Automotive Instructor Ron Kirmer said people can often times relate to woman when discussing service options than they can to men, and that women tend to have more attention to details as well.

“Work ethic is the most important thing when finding a job in the automotive field,” Kirmer said. “It takes someone who will come to work every day, someone that will apply themselves when at work and someone who is willing to learn and work hard.”

Nikkie Soloman of Great Bend takes a break from her regular duties at Marmie Ford. Soloman spent some time working as a nurse before going back to school at Barton to earn her Associate Degree in Automotive Technology.
Nikkie Soloman of Great Bend takes a break from her regular duties at Marmie Ford.

Though obtaining a degree and landing a job is an accomplishment in itself, the 2010 U.S. Census suggest Soloman's accomplishment is more than a means to an end – she is breaking right through a gender stereotype.

Only 1.6 percent of all automotive service technicians and mechanics in the United States were female in 2010.

This is a statistic associated with the stereotype that automotive workers "should" be male, Barton Sociology Instructor Ed Johnson said.

"Historically, some professions have been dominated by a certain gender for a long time, but at first it might have been for a good reason," he said. "Males are typically physically stronger than females, for example.
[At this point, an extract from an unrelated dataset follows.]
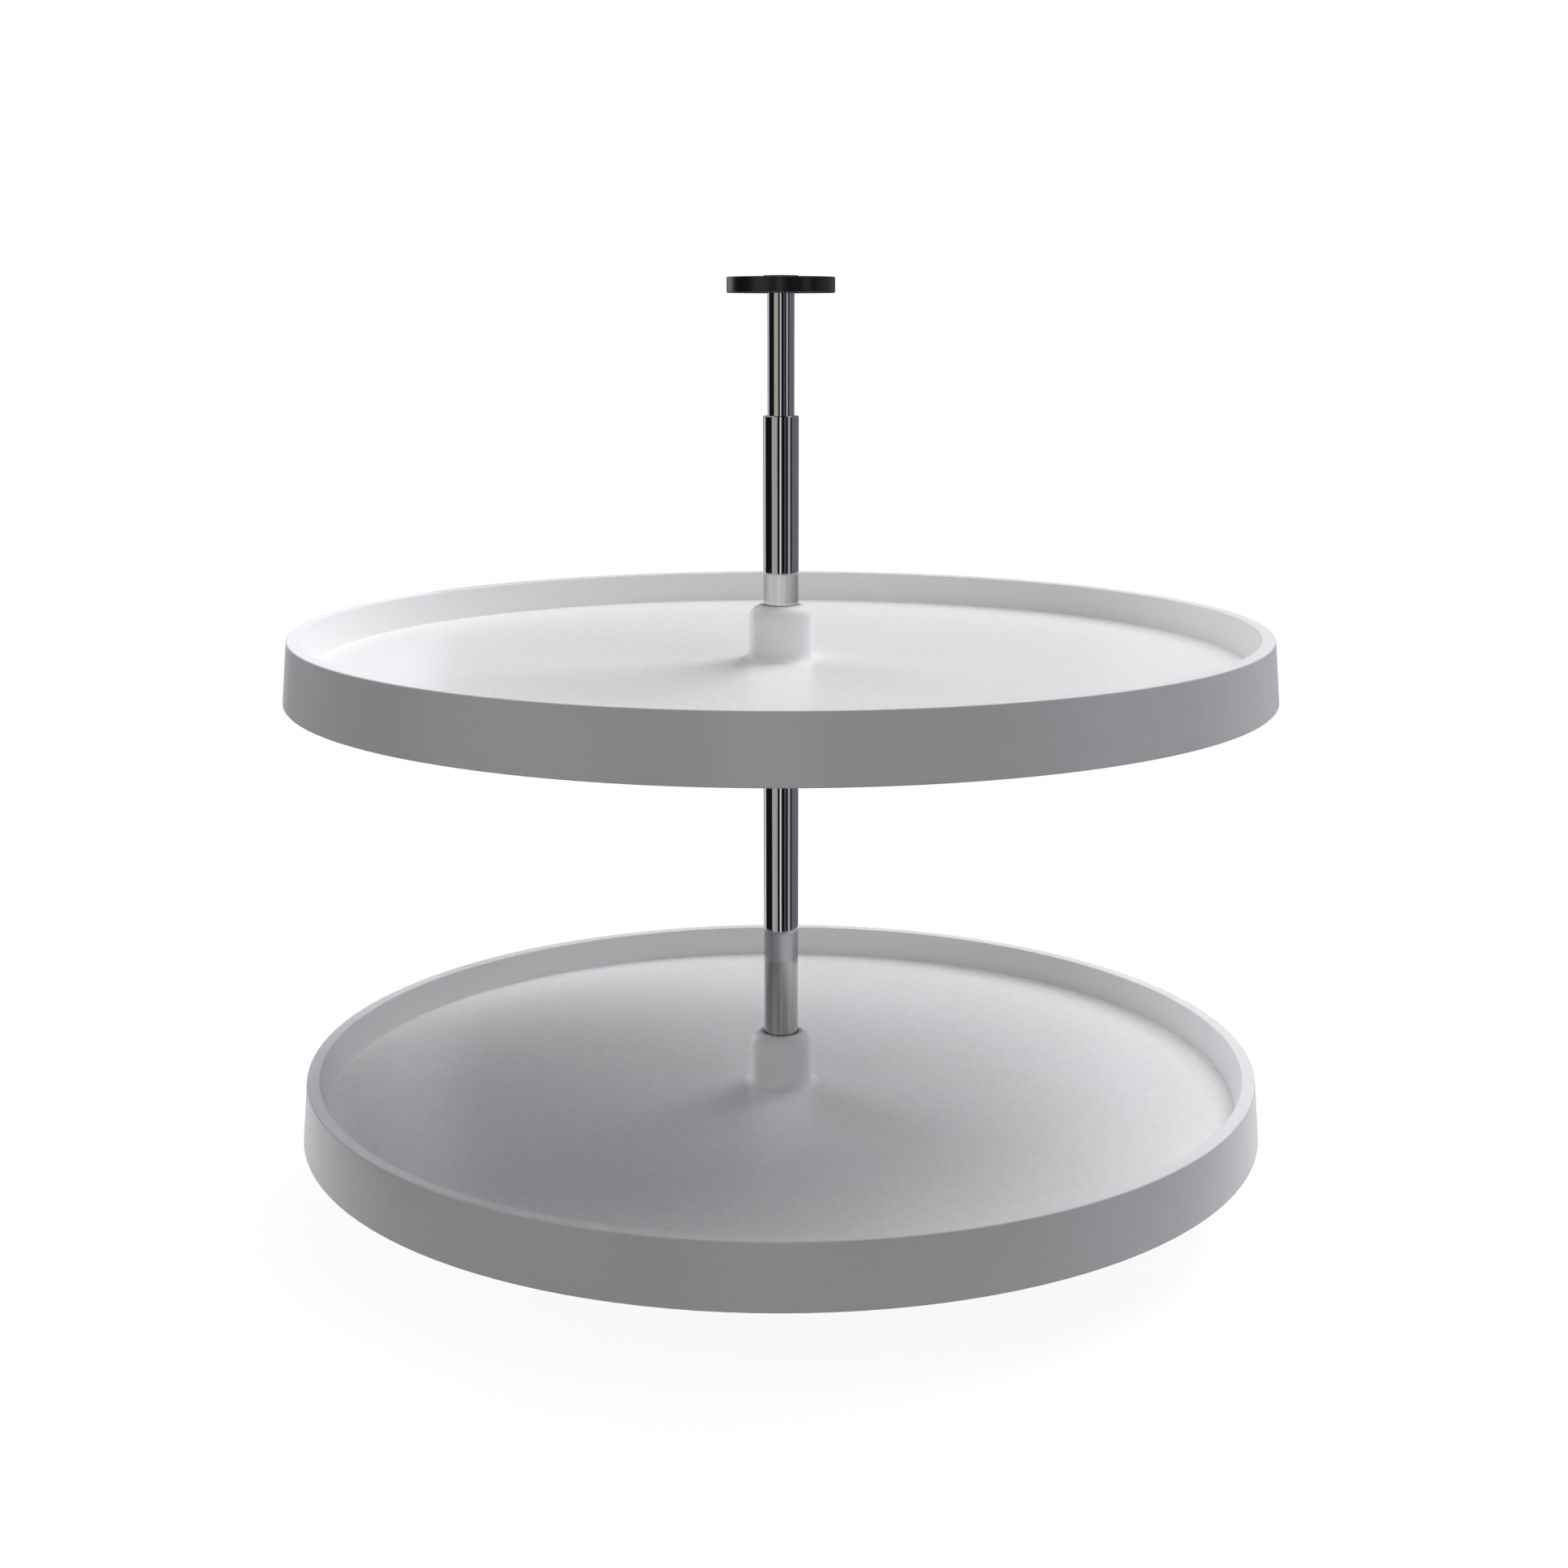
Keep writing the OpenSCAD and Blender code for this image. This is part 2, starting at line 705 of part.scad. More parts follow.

But, even after that reason was no longer valid, the job continued to be gendered."

Johnson said Soloman's success is an encouraging sign that the number of employers viewing diversity as an asset is on the rise. He added that this shift has already taken place in many of the larger cities, but has been slower to catch on in rural areas.

Soloman said she did have concerns at first, but decided the risk of not finding work was worth pursuing her ambitions.

"I thought it would be hard to find a place that would accept me in this male dominated field," she said, "but luckily, it wasn't."